Check every line below for the word "code" and copy each one that has it.

**Entries**

** Start **

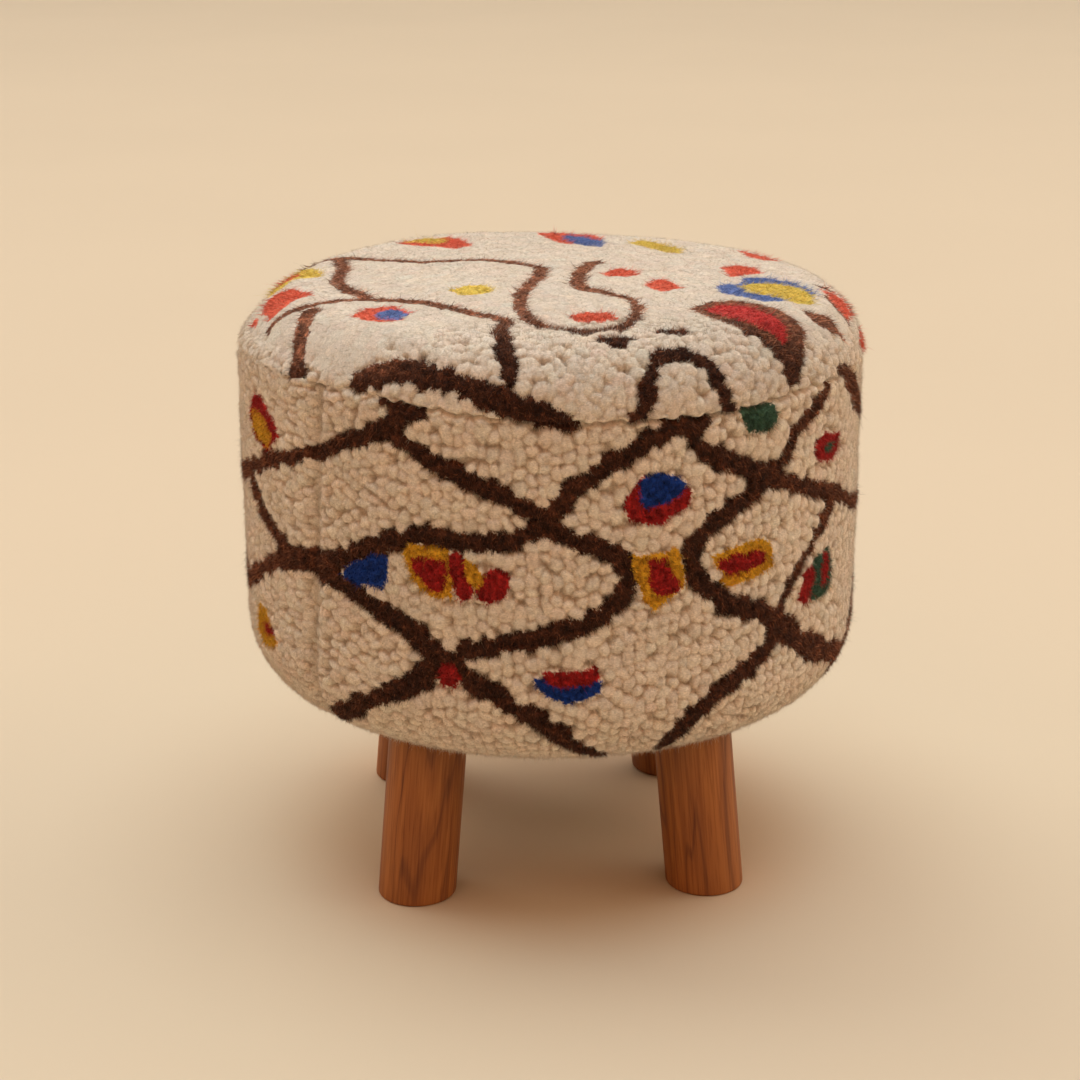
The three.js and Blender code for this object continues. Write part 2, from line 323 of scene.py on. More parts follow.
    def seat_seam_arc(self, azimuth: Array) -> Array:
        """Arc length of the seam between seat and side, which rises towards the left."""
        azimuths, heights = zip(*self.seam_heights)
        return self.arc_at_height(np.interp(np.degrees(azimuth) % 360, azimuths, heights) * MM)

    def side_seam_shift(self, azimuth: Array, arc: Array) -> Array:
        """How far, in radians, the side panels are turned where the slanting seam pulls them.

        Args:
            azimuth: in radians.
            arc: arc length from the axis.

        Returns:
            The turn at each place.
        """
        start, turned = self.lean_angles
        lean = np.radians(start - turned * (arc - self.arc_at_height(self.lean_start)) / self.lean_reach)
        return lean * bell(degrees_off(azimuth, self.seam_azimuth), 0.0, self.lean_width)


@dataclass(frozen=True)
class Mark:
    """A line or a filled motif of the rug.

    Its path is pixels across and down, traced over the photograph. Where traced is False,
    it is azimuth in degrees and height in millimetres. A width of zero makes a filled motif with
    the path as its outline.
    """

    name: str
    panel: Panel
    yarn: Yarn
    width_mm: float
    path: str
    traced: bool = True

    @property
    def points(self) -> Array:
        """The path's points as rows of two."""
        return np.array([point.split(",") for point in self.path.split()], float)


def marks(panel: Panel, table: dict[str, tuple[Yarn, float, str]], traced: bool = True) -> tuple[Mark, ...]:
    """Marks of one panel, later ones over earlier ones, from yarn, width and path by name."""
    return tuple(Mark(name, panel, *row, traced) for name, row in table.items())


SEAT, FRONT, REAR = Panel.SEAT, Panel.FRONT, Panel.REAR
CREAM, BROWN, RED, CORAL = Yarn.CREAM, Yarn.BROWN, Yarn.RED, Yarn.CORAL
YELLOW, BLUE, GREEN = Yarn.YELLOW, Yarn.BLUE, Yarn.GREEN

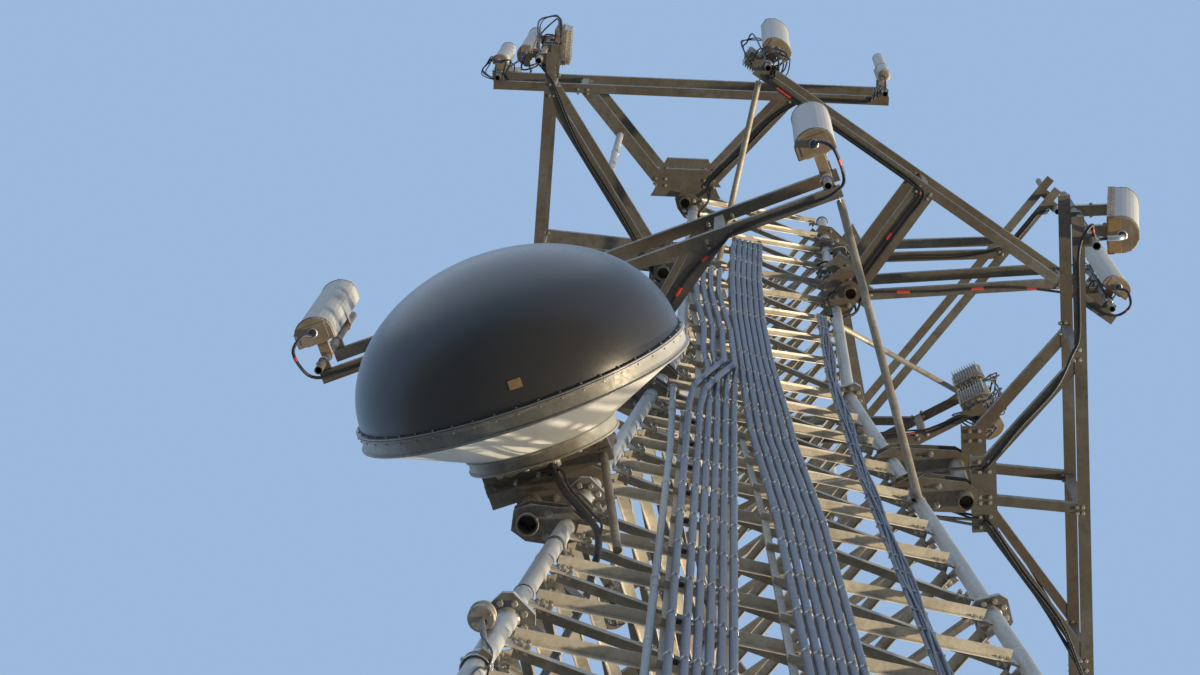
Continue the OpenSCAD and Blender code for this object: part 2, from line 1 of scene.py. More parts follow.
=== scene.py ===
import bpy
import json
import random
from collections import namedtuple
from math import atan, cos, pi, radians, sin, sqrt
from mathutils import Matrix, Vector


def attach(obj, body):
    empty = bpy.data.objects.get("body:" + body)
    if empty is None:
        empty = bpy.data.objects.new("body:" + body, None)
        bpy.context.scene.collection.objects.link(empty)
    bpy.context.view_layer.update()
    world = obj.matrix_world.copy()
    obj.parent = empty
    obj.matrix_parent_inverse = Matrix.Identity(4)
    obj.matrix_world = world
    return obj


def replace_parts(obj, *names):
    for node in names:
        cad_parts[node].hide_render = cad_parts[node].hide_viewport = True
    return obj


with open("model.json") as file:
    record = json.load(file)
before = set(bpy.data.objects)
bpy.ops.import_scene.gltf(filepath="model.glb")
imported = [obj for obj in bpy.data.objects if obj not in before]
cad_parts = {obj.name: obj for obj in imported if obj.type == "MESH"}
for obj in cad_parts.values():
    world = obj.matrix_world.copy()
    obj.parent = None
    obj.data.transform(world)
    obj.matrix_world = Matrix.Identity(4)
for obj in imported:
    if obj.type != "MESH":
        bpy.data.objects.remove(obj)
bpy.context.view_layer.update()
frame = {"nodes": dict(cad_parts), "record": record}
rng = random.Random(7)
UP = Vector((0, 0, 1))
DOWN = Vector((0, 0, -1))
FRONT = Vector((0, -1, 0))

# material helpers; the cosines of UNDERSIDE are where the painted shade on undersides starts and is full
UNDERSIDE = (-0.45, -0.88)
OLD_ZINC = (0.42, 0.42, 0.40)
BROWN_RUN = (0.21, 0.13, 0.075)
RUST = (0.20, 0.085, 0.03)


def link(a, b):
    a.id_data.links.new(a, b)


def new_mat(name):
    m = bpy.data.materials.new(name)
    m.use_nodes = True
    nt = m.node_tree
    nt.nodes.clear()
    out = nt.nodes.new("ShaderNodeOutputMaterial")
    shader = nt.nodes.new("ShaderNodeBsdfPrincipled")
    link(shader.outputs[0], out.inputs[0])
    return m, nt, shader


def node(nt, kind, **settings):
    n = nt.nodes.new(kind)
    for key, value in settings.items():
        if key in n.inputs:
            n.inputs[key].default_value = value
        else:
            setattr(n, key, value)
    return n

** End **

**The response**
The three.js and Blender code for this object continues. Write part 2, from line 323 of scene.py on. More parts follow.
Continue the OpenSCAD and Blender code for this object: part 2, from line 1 of scene.py. More parts follow.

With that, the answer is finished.